What the exercise asks:
In the material below, find all lines with the string "hinge" and copy them.

Dataset extract:
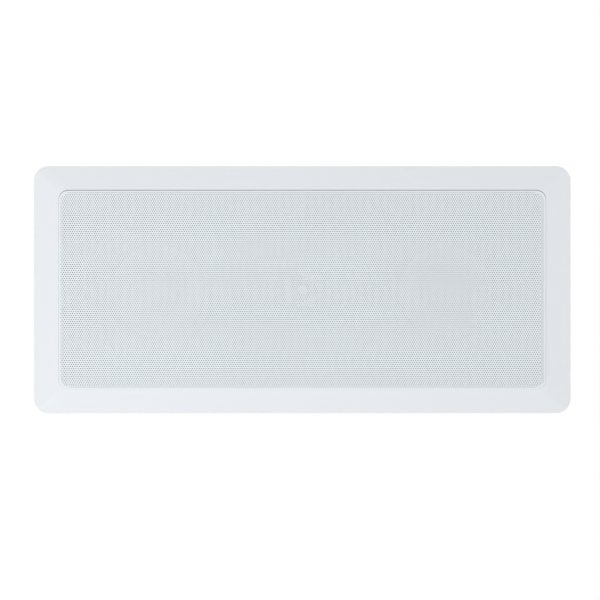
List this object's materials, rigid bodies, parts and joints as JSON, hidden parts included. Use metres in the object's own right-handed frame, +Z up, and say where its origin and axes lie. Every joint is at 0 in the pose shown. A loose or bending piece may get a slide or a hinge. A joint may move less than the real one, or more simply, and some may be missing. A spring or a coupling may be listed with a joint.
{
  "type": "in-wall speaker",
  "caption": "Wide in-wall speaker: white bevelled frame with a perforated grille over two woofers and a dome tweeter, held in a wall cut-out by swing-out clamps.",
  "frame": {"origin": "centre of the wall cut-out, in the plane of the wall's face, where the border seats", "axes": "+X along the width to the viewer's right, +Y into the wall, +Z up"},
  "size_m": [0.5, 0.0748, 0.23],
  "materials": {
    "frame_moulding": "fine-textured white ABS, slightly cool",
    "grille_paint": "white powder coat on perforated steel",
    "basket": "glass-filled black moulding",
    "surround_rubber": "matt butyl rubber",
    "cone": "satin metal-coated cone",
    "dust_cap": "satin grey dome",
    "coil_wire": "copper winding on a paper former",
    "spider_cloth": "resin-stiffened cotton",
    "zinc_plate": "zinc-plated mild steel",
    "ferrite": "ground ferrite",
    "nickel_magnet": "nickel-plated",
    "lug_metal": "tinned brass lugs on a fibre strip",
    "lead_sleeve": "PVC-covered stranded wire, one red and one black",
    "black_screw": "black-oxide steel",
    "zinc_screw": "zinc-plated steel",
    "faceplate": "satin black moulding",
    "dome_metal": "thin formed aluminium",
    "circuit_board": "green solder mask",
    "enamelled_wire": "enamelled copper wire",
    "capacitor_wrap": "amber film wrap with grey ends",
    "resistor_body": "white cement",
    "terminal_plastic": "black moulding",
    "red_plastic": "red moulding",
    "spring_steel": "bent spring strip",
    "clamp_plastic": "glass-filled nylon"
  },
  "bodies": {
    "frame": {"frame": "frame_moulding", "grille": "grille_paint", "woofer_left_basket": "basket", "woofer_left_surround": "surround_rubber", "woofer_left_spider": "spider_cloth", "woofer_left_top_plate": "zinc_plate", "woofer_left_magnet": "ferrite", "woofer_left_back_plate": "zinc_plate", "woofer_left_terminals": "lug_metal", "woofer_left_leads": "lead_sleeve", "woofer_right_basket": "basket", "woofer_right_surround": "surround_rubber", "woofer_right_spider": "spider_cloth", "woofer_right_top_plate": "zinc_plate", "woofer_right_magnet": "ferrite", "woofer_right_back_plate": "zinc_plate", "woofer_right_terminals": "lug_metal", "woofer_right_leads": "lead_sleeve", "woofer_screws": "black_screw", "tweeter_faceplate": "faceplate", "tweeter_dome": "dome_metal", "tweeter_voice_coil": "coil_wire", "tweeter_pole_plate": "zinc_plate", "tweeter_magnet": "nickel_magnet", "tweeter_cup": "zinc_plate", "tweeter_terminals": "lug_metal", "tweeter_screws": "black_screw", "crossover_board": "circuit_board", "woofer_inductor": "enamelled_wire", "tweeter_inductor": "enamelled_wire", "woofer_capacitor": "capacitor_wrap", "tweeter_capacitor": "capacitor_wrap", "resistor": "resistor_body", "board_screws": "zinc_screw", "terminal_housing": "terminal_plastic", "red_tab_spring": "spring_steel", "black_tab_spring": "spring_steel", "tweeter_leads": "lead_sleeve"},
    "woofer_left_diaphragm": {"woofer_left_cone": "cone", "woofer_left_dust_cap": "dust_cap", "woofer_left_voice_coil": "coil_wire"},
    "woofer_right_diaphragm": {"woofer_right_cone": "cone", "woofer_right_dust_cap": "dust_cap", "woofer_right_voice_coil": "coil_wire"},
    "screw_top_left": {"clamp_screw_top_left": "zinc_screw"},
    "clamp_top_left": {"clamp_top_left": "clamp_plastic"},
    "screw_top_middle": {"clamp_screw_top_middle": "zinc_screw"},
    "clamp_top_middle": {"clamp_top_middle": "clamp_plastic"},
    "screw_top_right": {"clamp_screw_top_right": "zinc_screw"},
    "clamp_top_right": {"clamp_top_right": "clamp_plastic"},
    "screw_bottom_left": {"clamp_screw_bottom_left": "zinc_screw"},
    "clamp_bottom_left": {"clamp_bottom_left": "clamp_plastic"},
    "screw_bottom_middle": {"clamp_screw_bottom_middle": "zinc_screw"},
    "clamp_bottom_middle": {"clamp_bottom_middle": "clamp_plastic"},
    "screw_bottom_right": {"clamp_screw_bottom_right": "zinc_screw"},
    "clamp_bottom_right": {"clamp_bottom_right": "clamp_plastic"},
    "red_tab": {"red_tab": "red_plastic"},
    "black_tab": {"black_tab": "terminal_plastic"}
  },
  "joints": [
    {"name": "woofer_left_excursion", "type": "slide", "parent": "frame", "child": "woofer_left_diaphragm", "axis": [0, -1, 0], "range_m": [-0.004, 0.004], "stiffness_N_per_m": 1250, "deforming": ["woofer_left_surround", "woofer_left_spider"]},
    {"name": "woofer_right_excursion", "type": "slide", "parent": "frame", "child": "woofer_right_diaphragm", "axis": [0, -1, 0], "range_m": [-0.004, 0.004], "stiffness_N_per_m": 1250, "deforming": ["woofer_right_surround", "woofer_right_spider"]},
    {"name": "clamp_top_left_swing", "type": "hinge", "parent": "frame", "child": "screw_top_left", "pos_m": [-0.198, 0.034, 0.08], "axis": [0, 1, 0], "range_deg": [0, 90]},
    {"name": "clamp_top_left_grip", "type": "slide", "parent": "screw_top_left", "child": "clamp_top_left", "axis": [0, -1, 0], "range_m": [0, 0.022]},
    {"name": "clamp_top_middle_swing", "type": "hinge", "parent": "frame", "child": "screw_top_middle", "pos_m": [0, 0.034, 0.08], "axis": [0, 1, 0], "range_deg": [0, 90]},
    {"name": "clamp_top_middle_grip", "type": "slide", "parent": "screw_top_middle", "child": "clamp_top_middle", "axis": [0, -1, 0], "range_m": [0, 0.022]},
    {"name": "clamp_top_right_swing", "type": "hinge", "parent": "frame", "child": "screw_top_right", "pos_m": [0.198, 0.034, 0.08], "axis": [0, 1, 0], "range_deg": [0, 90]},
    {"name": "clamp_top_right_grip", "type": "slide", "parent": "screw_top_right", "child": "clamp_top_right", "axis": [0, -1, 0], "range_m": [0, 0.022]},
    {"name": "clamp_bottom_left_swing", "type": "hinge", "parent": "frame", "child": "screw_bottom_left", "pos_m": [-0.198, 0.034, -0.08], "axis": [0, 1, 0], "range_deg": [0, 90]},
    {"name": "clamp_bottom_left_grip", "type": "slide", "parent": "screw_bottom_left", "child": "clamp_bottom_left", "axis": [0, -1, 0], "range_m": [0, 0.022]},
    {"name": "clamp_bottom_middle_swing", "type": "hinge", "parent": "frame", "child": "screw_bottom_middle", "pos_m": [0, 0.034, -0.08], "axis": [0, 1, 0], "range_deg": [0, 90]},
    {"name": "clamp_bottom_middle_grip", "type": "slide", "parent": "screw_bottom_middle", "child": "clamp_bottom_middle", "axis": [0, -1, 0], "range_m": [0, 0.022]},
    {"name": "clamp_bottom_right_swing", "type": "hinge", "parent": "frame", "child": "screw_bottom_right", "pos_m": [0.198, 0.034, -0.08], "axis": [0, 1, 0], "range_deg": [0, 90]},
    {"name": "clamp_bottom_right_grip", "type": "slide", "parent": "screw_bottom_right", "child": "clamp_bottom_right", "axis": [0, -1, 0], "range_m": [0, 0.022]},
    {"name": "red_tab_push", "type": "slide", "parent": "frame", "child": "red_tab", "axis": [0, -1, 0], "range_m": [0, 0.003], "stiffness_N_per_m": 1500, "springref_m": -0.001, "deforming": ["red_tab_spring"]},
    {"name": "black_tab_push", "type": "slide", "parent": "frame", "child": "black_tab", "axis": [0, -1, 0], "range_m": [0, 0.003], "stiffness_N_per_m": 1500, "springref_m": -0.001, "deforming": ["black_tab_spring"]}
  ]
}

Reply:
List this object's materials, rigid bodies, parts and joints as JSON, hidden parts included. Use metres in the object's own right-handed frame, +Z up, and say where its origin and axes lie. Every joint is at 0 in the pose shown. A loose or bending piece may get a slide or a hinge. A joint may move less than the real one, or more simply, and some may be missing. A spring or a coupling may be listed with a joint.
    {"name": "clamp_top_left_swing", "type": "hinge", "parent": "frame", "child": "screw_top_left", "pos_m": [-0.198, 0.034, 0.08], "axis": [0, 1, 0], "range_deg": [0, 90]},
    {"name": "clamp_top_middle_swing", "type": "hinge", "parent": "frame", "child": "screw_top_middle", "pos_m": [0, 0.034, 0.08], "axis": [0, 1, 0], "range_deg": [0, 90]},
    {"name": "clamp_top_right_swing", "type": "hinge", "parent": "frame", "child": "screw_top_right", "pos_m": [0.198, 0.034, 0.08], "axis": [0, 1, 0], "range_deg": [0, 90]},
    {"name": "clamp_bottom_left_swing", "type": "hinge", "parent": "frame", "child": "screw_bottom_left", "pos_m": [-0.198, 0.034, -0.08], "axis": [0, 1, 0], "range_deg": [0, 90]},
    {"name": "clamp_bottom_middle_swing", "type": "hinge", "parent": "frame", "child": "screw_bottom_middle", "pos_m": [0, 0.034, -0.08], "axis": [0, 1, 0], "range_deg": [0, 90]},
    {"name": "clamp_bottom_right_swing", "type": "hinge", "parent": "frame", "child": "screw_bottom_right", "pos_m": [0.198, 0.034, -0.08], "axis": [0, 1, 0], "range_deg": [0, 90]},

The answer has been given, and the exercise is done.